I am not surprised. Paul Haggis' Crash has four stars here and The Visitot has two.

robhumanick on July 12, 2011, 06:21 PM

@bandwagon—Paul Haggis' Crash has THREE stars here, David Cronenberg's has four. Confusing those two is almost a moral offense in my book.

I'll throw my hat into the ring: out of 5, I gave both Transformers 3 and X-Men: First Class 3 stars. But I think I prefer Bay's film, if only because it's a bit more honest about its puerile joys. X-Men's Big Themes are too overstated at times, but dammit if Fassbender and Bacon don't carry a lot of energy into the film.
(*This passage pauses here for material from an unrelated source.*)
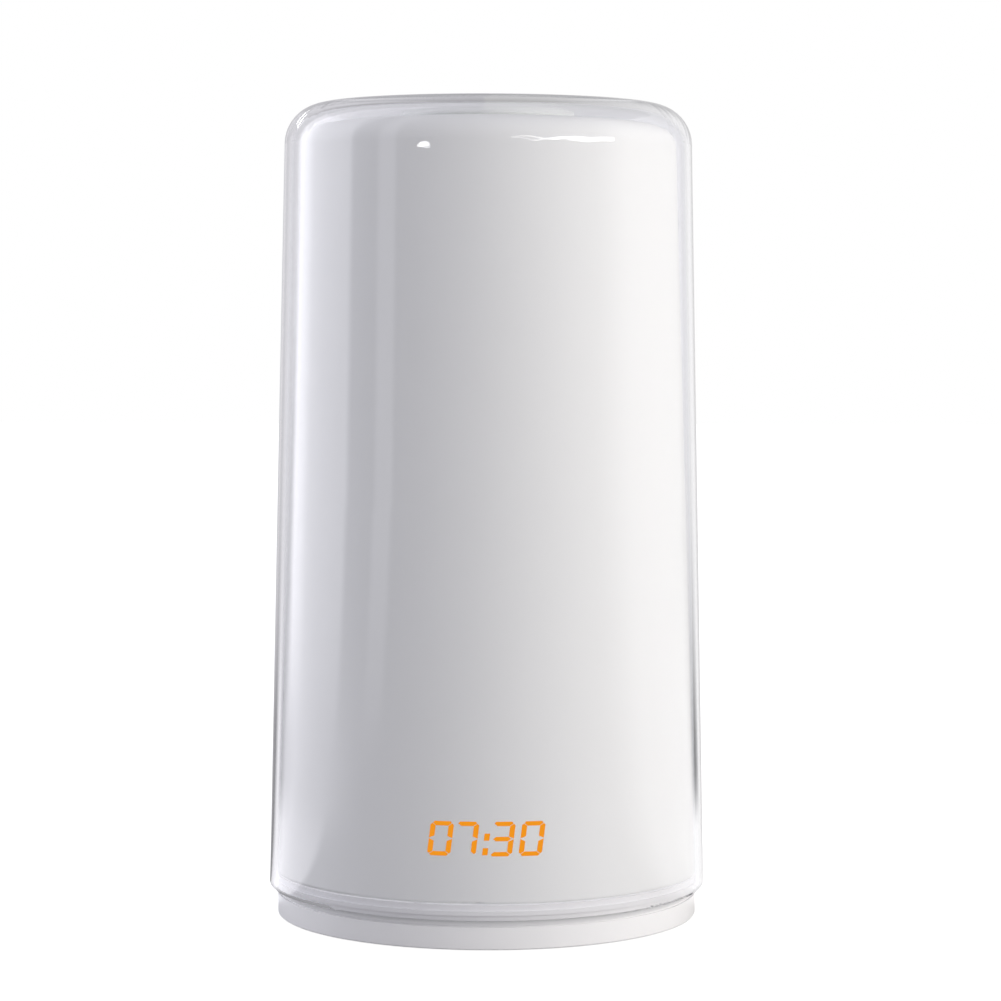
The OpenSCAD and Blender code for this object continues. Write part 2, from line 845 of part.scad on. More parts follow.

Jaime N. Christley on July 13, 2011, 03:40 PM

So hey guys. I know it's sometimes tempting to think that Slant has some kind of weird ratings cabal going on here. Heck, I think that sometimes. But there are lots of critics doing the work, and the names change as the years pass.

So it wasn't me that gave CRASH a 3-star rating. I hate the film. I abhor it. It's an abortion of cinema. I don't have to sign anything that says I agree with other ratings in order to write for Ed. There's no "Joe Slant" sitting in a room somewhere, issuing ratings.

bandwagon on July 30, 2011, 11:01 AM

@robhumanick—Totally agree! My bad and all that. But the point is that PH's Crash was deemed better that The Visitor.

@ Jaime—Friends again!

bandwagon on July 30, 2011, 11:02 AM

Oh, wait—you still gave this one one and a half too many. Wands out!